**Exercise prompt**: In the listing below, find the line holding "obj.data.transform(obj.matrix_world)" and the line holding "in imported if". Write out those two lines and all lines between, exactly, and nothing more.

**Dataset excerpts**:
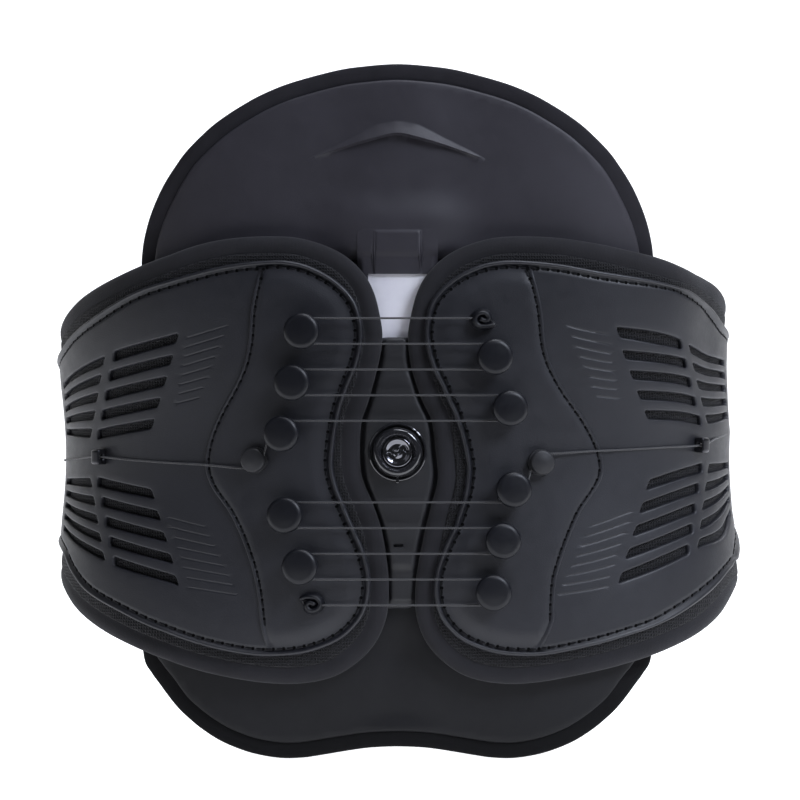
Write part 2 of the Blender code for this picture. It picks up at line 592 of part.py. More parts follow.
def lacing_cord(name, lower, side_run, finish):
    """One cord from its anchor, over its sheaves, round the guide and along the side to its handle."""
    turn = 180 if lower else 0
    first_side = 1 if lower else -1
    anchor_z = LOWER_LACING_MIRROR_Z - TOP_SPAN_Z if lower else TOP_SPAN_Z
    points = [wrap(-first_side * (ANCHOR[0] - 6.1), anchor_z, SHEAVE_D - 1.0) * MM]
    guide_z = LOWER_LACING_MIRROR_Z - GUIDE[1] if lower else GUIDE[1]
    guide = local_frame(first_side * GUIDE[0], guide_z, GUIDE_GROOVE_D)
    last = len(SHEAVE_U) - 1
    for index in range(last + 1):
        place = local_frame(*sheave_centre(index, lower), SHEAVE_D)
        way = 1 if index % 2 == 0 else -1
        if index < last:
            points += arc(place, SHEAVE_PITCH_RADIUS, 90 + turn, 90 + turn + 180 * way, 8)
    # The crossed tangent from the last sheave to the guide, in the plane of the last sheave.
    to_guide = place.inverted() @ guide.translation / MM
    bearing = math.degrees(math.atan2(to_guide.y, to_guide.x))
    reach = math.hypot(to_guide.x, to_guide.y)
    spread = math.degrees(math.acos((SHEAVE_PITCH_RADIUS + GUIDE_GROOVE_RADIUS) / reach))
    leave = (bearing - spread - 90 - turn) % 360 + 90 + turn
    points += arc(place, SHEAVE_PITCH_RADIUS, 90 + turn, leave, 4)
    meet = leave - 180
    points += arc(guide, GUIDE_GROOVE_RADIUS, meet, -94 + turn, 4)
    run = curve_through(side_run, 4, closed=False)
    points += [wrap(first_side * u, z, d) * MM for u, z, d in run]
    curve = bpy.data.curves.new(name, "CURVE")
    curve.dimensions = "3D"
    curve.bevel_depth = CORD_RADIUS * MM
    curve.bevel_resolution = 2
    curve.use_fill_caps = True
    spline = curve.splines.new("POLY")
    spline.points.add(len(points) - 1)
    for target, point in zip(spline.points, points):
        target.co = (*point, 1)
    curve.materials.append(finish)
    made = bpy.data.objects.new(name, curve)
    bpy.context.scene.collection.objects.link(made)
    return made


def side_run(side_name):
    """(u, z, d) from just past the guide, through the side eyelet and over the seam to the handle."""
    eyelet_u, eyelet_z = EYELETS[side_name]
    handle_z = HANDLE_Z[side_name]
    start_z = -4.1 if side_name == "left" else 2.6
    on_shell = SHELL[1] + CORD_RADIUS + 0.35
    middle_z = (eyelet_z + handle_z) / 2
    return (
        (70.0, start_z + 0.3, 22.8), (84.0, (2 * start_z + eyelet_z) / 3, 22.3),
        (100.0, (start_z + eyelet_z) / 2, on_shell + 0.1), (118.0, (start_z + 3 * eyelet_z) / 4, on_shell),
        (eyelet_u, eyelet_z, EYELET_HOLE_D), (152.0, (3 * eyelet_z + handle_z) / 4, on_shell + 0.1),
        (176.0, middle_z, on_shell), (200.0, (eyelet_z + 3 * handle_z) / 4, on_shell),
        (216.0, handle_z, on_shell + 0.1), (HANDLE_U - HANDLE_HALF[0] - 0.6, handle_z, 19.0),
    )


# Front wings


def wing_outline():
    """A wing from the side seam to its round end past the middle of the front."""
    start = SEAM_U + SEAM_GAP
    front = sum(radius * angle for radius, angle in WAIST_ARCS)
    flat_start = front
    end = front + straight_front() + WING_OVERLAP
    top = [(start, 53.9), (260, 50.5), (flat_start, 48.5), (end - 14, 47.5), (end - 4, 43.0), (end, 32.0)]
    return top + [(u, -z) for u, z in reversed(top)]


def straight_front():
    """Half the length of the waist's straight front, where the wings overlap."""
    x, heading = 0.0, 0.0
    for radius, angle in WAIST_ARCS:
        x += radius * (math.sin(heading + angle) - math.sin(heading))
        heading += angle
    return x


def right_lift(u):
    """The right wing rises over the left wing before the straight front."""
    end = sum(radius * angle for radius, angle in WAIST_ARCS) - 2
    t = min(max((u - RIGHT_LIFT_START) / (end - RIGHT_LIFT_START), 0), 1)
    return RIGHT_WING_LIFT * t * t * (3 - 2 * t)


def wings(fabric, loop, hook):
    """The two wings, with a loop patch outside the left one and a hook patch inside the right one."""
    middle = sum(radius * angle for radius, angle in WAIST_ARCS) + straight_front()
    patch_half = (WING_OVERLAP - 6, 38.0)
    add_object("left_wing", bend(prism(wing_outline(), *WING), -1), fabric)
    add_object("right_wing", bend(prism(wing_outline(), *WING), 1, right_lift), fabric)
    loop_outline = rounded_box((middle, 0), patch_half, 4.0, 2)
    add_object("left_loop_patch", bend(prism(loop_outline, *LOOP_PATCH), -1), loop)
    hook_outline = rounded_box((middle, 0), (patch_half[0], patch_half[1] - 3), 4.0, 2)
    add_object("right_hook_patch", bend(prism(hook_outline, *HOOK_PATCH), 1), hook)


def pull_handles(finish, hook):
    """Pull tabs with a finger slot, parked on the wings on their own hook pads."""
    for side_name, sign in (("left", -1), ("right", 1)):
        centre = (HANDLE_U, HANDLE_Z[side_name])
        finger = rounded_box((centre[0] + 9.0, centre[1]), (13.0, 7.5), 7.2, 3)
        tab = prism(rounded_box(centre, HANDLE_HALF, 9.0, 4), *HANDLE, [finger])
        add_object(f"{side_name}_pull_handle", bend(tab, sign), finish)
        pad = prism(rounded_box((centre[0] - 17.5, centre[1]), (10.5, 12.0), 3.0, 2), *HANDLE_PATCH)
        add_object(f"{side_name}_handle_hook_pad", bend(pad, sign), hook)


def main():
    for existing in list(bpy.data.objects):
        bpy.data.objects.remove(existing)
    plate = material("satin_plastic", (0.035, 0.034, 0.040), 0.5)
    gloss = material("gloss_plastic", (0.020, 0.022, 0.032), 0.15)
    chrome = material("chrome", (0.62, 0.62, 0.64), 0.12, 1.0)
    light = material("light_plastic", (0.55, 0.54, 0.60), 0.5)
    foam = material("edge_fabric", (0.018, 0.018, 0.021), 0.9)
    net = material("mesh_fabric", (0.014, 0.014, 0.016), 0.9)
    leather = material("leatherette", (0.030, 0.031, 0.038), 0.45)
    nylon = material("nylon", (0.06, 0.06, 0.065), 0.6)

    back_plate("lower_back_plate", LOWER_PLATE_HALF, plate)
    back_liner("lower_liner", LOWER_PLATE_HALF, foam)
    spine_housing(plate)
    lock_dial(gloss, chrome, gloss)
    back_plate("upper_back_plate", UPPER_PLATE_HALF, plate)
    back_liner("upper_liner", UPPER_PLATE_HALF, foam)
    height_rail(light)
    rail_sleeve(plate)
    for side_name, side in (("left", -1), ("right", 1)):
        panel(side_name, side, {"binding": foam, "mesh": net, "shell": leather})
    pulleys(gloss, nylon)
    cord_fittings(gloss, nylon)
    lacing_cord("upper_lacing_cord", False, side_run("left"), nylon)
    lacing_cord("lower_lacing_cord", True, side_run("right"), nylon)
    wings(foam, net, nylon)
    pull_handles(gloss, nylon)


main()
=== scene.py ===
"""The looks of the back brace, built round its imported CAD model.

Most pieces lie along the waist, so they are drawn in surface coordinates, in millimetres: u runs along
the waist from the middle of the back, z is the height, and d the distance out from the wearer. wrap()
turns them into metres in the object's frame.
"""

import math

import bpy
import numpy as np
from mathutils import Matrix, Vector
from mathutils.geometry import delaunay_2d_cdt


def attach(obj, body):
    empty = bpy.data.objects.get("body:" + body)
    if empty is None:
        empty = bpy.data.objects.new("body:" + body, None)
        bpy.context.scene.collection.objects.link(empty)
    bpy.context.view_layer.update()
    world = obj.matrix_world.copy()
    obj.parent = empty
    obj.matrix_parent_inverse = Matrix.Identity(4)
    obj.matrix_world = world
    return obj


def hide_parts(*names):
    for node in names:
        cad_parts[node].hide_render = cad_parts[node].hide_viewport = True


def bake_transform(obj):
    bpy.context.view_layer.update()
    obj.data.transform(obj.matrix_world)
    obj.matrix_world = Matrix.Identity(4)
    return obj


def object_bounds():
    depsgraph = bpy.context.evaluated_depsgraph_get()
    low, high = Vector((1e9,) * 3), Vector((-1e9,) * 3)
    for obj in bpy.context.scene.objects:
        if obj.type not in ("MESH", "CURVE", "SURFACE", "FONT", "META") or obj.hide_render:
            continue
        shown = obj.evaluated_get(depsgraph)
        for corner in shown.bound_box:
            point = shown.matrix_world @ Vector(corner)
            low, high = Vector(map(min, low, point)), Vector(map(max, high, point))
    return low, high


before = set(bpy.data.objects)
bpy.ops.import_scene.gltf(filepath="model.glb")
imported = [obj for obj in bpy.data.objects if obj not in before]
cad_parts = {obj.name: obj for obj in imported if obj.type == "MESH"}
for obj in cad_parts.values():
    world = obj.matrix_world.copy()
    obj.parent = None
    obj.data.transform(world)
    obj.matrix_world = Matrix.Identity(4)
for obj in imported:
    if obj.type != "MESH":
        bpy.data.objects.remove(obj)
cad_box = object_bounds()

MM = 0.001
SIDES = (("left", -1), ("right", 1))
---
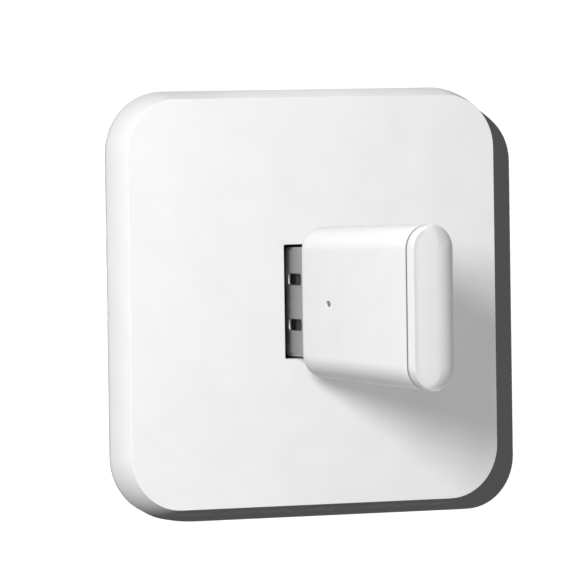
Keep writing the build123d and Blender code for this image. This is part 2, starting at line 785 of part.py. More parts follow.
==
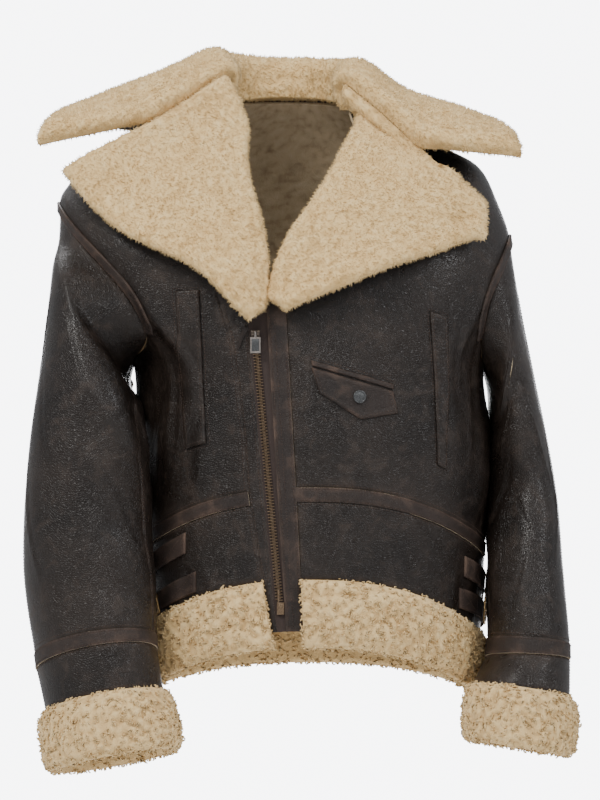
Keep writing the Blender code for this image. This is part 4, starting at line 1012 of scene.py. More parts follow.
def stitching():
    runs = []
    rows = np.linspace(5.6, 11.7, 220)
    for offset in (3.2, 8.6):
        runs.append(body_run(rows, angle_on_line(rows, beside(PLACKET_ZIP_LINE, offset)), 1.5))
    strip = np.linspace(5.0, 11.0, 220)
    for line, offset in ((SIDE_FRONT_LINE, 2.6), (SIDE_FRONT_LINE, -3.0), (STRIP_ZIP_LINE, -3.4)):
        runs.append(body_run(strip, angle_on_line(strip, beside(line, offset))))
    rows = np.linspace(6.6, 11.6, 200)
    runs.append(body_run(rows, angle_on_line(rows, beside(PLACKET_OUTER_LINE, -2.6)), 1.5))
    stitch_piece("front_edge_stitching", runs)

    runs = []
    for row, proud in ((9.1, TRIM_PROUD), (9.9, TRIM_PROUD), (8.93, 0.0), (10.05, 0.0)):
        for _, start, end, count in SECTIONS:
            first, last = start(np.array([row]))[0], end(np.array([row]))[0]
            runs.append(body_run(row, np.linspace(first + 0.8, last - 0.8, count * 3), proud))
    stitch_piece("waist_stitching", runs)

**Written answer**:
    obj.data.transform(obj.matrix_world)
    obj.matrix_world = Matrix.Identity(4)
    return obj


def object_bounds():
    depsgraph = bpy.context.evaluated_depsgraph_get()
    low, high = Vector((1e9,) * 3), Vector((-1e9,) * 3)
    for obj in bpy.context.scene.objects:
        if obj.type not in ("MESH", "CURVE", "SURFACE", "FONT", "META") or obj.hide_render:
            continue
        shown = obj.evaluated_get(depsgraph)
        for corner in shown.bound_box:
            point = shown.matrix_world @ Vector(corner)
            low, high = Vector(map(min, low, point)), Vector(map(max, high, point))
    return low, high


before = set(bpy.data.objects)
bpy.ops.import_scene.gltf(filepath="model.glb")
imported = [obj for obj in bpy.data.objects if obj not in before]
cad_parts = {obj.name: obj for obj in imported if obj.type == "MESH"}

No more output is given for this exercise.